This is a cross post from our “Christmas Carol” production blog. I thought the information was informative enough to post on my main blog as well. Let me know you have more tips or tricks you would like to share. Inquiring minds always want to know.
It takes a lot of practice to put on stage make-up so you don’t look like a clown under the bright lights. It took me time, research, patience, and advice from the pro’s before I felt relatively comfortable. We were lucky that Brianna Bennett, our resident artist/teacher/costume guru hosted a class one afternoon going over the in’s and out’s of stage make-up. The following list has tips and tricks for successfully applying make-up to make yourself beautiful on stage. I do want to emphasize, looking for colors that both complement your own skin tone and don’t make you look washed out in general will be a good start. If you are a parent, don’t expect that the lipstick you wear and love will look gorgeous on your child on stage if they have different coloring. I have too many times seen a child come in with lipstick that made me shudder, wishing that their parents had used a more flattering color on their child. Brighter is not always better when it comes to the stage.
- Start with a clean dry face.
- If applying false eyelashes, do so now.
- Apply moisturizer and allow to dry.
- Select a foundation that is slightly darker than your normal skin town. This will help with the washed out look I was talking about. When you apply, dot it on lightly and blend in – being careful not to leave lines around neck and jaw line.

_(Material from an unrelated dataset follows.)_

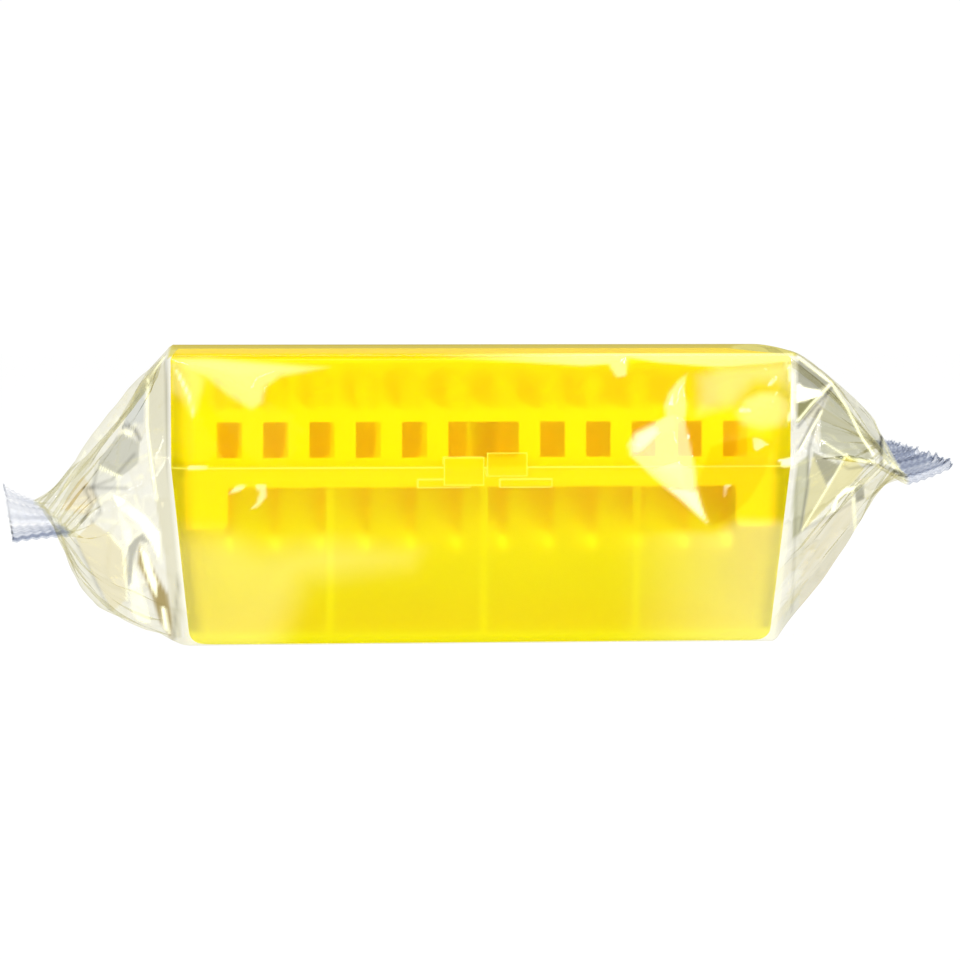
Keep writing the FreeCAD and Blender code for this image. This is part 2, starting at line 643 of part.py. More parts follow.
def film_ring(x, inset):
    """The film's ring of points (y, z) at x along the box, inset from its outer face."""
    gap = size("film_gap") + size("film_thickness") - inset
    rim = size("film_thickness") + size("base_height")
    top = rim + size("lid_height") + gap
    half_depth = size("box_depth") / 2 + gap
    end = size("box_length") / 2
    tab_edge, hinge_edge = hardware_edges()
    hook_reach = size("hinge_bar_radius") + size("hinge_clearance") + size("hook_wall")
    latch = size("tab_stand") + size("tab_thickness") + 2 * size("film_gap")
    latch *= min(max((end - abs(x)) / (end - tab_edge), 0), 1)
    hinge = 2 * hook_reach + size("hinge_clearance") + 2 * size("film_gap")
    hinge *= min(max((end - abs(x)) / (end - hinge_edge), 0), 1)
    foot = half_depth - base_foot()
    corners = [
        Vector(x, -half_depth - latch, rim), Vector(x, -half_depth, top),
        Vector(x, half_depth, top), Vector(x, half_depth + hinge, rim - size("hinge_drop")),
        Vector(x, foot, inset), Vector(x, -foot, inset),
    ]
    steps = [FILM_SIDE_STEPS, FILM_TOP_STEPS, FILM_SIDE_STEPS] * 2
    ring = []
    for number, count in enumerate(steps):
        start, end = corners[number], corners[(number + 1) % len(corners)]
        for step in range(count):
            point = start + (end - start) * (step / count)
            if number == 1:
                point.z += size("film_pillow") * math.sin(math.pi * step / count)
            ring.append(point)
    return ring


def hardware_edges():
    """Where the latch and the outer ends of the hinge stop, along the box."""
    clear = size("film_gap") + size("film_thickness")
    latch = size("tab_gap") / 2 + size("tab_width") + clear
    hinge = (size("hinge_spacing") + size("hinge_width")) / 2 + size("ear_thickness") + clear
    return latch, hinge


def zigzag(place):
    """Minus one at even places and one at odd ones, with straight runs between."""
    fold = math.floor(place)
    return (2 * (place - fold) - 1) * (1 if fold % 2 == 0 else -1)


def film_end(side, inset, with_fin):
    """Rings that gather the film from the end of the box to its seal, outwards."""
    rng = random.Random(7 if side < 0 else 9)
    hand = "left" if side < 0 else "right"
    start = size("box_length") / 2 + size("film_gap") + size("film_thickness")
    rim = size("film_thickness") + size("base_height")
    seal_tilt = size("right_seal_tilt") if side > 0 else 0.0
    cut_tilt = size("left_cut_tilt") if side < 0 else 0.0
    belly = size("left_belly") if side < 0 else 0.0
    shoulder = size("right_shoulder") if side > 0 else 0.0
    half_width = size("fin_width") / 2
    half_seal = size("film_thickness") * 1.5 - inset
    ring = film_ring(start, inset)
    count = len(ring)
    half = count // 2
    rings = [[] for _ in range(FILM_END_STEPS + 1)]
    fin = []
    for number, point in enumerate(ring):
        upper = number <= half
        place = number / half if upper else (count - number) / half
        edge = number in (0, half)
        lift = 0.0 if edge else (half_seal if upper else -half_seal)
        y = (2 * place - 1) * (half_width - inset * (FOLD_ROOM if edge else 1))
        across = y / half_width
        pleat = size("pleat_height") * zigzag((across + 1) / 2 * half) + lift
        seal = Vector(start + size(f"{hand}_neck_reach") + size("fin_skew") * across, y,
                      size(f"{hand}_seal_height") + seal_tilt * across + pleat)
        lean = base_foot() * min(max(1 - point.z / rim, 0), 1)
        begin = Vector(start - lean, point.y, point.z)
        height = ease(point.z, 0.25 * rim, 1.3 * rim)
        middle = (begin + seal) / 2 + Vector(belly * (1 - height), 0,
                                             shoulder * height - belly * (1 - height))
        for band, points in enumerate(rings):
            share = band / FILM_END_STEPS
            crumple = size("crumple") * math.sin(math.pi * share)
            mixed = (begin * (1 - share) ** 2 + middle * (2 * share * (1 - share))
                     + seal * share ** 2)
            mixed.z = max(mixed.z + rng.uniform(-1, 1) * crumple, inset)
            mixed.x = side * (mixed.x - inset * (1 - share) + rng.uniform(-1, 1) * crumple)
            points.append(mixed)
        length = size(f"{hand}_fin_length") - size("fin_taper") * across
        fin.append(Vector(side * (seal.x + length), y,
                          size(f"{hand}_cut_height") + cut_tilt * across + pleat))
    return rings + [fin] if with_fin else rings


def film_skin(inset, with_fin):
    """A closed skin of flat facets round the box, gathered at both ends."""
    tab_edge, hinge_edge = hardware_edges()
    rings = film_end(-1, inset, with_fin)[::-1]
    rings += [film_ring(x, inset) for x in (-hinge_edge, -tab_edge, tab_edge, hinge_edge)]
    rings += film_end(1, inset, with_fin)
    count = len(rings[0])
    faces = []
    for first, second in zip(rings, rings[1:]):
        for number in range(count):
            following = (number + 1) % count
            faces += facet_pair(first[number], first[following],
                                second[following], second[number])
    for end, turned in ((rings[0], True), (rings[-1], False)):
        for number in range(count // 2):
            quad = [end[number], end[number + 1],
                    end[(count - number - 1) % count], end[(count - number) % count]]
            faces += facet_pair(*(quad[::-1] if turned else quad))
    shell = Part.makeShell(faces)
    return Part.makeSolid(shell)


def facet_pair(a, b, c, d):
    """The two triangles of a four-sided patch, without one whose corners meet."""
    faces = []
    for corners in ((a, b, c), (a, c, d)):
        width = (corners[1] - corners[0]).cross(corners[2] - corners[0]).Length
        if width > 1e-6:
            faces.append(Part.Face(Part.makePolygon([*corners, corners[0]])))
    return faces


def make_film():
    """The film is the space between its outer and its inner skin."""
    outer = film_skin(0.0, True)
    inner = film_skin(size("film_thickness"), False)
    film = doc.addObject("Part::Feature", "film_wrap")
    film.Label = "film_wrap"
    film.Shape = outer.cut(inner)
    return film


# ---------------------------------------------------------------- build, check and write

column_count = int(size("columns"))
pieces = [make_base(), make_lid(), make_rack()]
pieces += [make_tips_column(column) for column in range(column_count)]
pieces += [make_filters_column(column) for column in range(column_count)]
pieces.append(make_film())
doc.recompute()

for item in doc.Objects:
    if "Invalid" in item.State or "Error" in item.State:
        raise RuntimeError(f"{item.Label}: {item.State}")
for piece in pieces:
    if piece.Shape.isNull() or not piece.Shape.isValid():
        raise RuntimeError(f"{piece.Label} has no valid shape")

os.makedirs("parts", exist_ok=True)
for piece in pieces:
    piece.Shape.exportStep(f"parts/{piece.Label}.step")
    box = piece.Shape.BoundBox
    print(f"{piece.Label}: {len(piece.Shape.Solids)} solids, "
          f"{box.XLength:.1f} x {box.YLength:.1f} x {box.ZLength:.1f} mm")
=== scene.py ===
import math
import random

import bpy
import numpy as np
from mathutils import Matrix, Vector
from mathutils.geometry import delaunay_2d_cdt


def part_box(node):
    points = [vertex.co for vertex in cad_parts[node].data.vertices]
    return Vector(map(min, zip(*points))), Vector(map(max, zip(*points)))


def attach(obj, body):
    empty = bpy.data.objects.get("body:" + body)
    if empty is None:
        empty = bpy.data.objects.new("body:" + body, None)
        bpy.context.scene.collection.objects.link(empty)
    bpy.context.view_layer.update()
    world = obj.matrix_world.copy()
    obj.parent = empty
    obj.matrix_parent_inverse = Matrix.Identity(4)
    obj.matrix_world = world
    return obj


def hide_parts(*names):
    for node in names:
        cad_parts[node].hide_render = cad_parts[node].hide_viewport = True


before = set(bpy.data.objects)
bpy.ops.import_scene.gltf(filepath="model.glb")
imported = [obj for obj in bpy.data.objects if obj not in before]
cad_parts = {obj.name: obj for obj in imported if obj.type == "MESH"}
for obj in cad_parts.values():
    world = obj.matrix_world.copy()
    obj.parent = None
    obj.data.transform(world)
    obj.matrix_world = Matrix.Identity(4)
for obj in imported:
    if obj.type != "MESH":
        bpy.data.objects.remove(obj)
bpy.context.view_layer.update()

bl_info = {
    "name": "Sealed Tip Box",
    "version": (1, 0, 0),
    "blender": (4, 5, 0),
    "location": "3D View > Sidebar > Tip Box",
    "description": "Dresses a box of pipette filter tips, sealed in clear film",
    "category": "Object",
}

MM = 0.001
BASE, LID, RACK = (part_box(node) for node in ("base", "lid", "tip_rack"))
TIP_NODES = sorted(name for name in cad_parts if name.startswith("tips_column_"))
FILTER_NODES = sorted(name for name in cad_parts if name.startswith("filters_column_"))
FIRST_TIPS, LAST_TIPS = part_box(TIP_NODES[0]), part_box(TIP_NODES[-1])
FIRST_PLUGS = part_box(FILTER_NODES[0])
COLUMNS = len(TIP_NODES)
PITCH = (LAST_TIPS[0][0] - FIRST_TIPS[0][0]) / (COLUMNS - 1)
ROWS = 8
DECK = RACK[1][2]
RIM = BASE[0][2] + 34.7 * MM
LID_TOP = LID[1][2]
HALF_LENGTH = LID[1][0]
WALL_Y = 42.0 * MM
FOOT_LEAN = 3.5 * MM
RIB_SPACING = 30 * MM
# How far the film stands off the box, and how much further over the latch and hinge: all of
# it within half their width from the middle, and from there less, to nothing at the ends.
FILM_SLACK = 0.45 * MM
LATCH_DEPTH, LATCH_HALF = 2.5 * MM, 8.7 * MM
HINGE_DEPTH, HINGE_HALF = 4.45 * MM, 43.2 * MM
TOP_BULGE = 1.0 * MM
# Where the camera stands and looks. The film's main folds are laid out as they appear from there.
EYE_X, EYE_Z = -53.2 * MM, BASE[0][2] + 69.1 * MM
CAMERA_YAW, CAMERA_PITCH = math.radians(4.56), math.radians(-3.21)


# ---- sizes and colours to change

class TipSizes(bpy.types.PropertyGroup):
    hub_radius: bpy.props.FloatProperty(
        name="Hub radius", description="Radius of a tip's hub at its collar",
        default=2.62 * MM, min=0.001, unit="LENGTH")
    shoulder_radius: bpy.props.FloatProperty(
        name="Shoulder radius", description="Radius of the stem just under the deck",
        default=2.15 * MM, min=0.001, unit="LENGTH")
    point_radius: bpy.props.FloatProperty(
        name="Point radius", description="Radius of the tip's open end",
        default=0.42 * MM, min=0.0001, unit="LENGTH")
    sides: bpy.props.IntProperty(
        name="Sides", description="Flats round each tip", default=16, min=8, max=48)
    colour: bpy.props.FloatVectorProperty(
        name="Tip colour", description="Colour of the natural plastic of the tips",
        default=(0.95, 0.80, 0.50), size=3, min=0, max=1, subtype="COLOR")
    # Painted glow: the colour of emission laid on each tip near its point.
    painted_point_glow: bpy.props.FloatVectorProperty(
        name="Point glow", description="Colour of the light that a tip gathers at its point",
        default=(1.0, 0.97, 0.75), size=3, min=0, max=1, subtype="COLOR")
    hub_colour: bpy.props.FloatVectorProperty(
        name="Hub colour", description="Colour of light that passes through a tip's wide hub",
        default=(0.99, 0.965, 0.86), size=3, min=0, max=1, subtype="COLOR")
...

- Apply loose powder to face that matches the foundation.
- Apply blush by first sweeping your brush through the loose powder than through your powdered blush – this will blend the blush in better.
- Apply eyeliner. This takes a steady hand and some steel grit.. don’t be afraid of messing up, because then you surely will. For a creamy pencil, liquid, gel or pen, use the tip of the brush or the point for the finest line – getting right at the base of the lashes. If you want a heavier look, angle the point. Extend your line from one corner of the eye to the other. A creamy pencil can then be smudged to make a shadowy effect if that is what you are going for. If you only have a powdery pencil or crayon, the starting point isn’t as critical because you will have to smudge this line into your lid and towards the corners. Smudge gently with either your finger or a cotton swab. Line the lower lids lightly, realizing the liquid liner often looks too harsh on the lower lid.
- Make sure you have put foundation on your eyelids and it is dry before moving to the eye shadow.
- Apply eye shadow – be careful to use a neutral color to start out with and apply over the entire lid.
- Use a highlighting shadow to brighten your eyes and lift the look of your whole face. It can be a lighter shade of the base color, or a pale ivory. Stay away from sparkly shades, unless specifically told to do so by your director. Blend the highlighter upwards toward the arch of your brow, extending out a bit – but don’t go any further than the outer tip of your brow.
- Apply mascara. Twirl, don’t pump the wand to coat it. Hold the brush horizontally for upper lashes. Start at the base and wiggle it up to the tips to maximize separation and create a lush look. Allow the first coat to dry completely before repeating. Hold the brush vertically for lower lashes and sweep it lightly across them.
- Apply lip liner and lipstick. Lip liner is optional, but if you do use it – put it on first. Make sure your liner isn’t darker than your lipstick, because if the lipstick fades, you will be left with just an outline and that only looks good… well.. I don’t know when that looks good.
- Some people find that a dusting of powder or a bit of foundation beneath the lipstick can make it stay longer. However, this can dry out your lips – so keep that in mind afterwards when you take your makeup off and need to moisturize your lips as well.
- A lip brush gives you the most precision – but remember to blot. It gets sets the color, and gets rid of the excess… and not on your teeth.
Lastly, I believe that spending some time practicing before the big day is key – especially when it comes to fake eyelashes. There is definitely a learning curve, and the more you do it the less time and frustration you will experience.
Our performance is this Saturday and Sunday. A lot has to be done this week to finish up – particularly costumes. If I get a moment, I will update the blog to keep you all in the loop.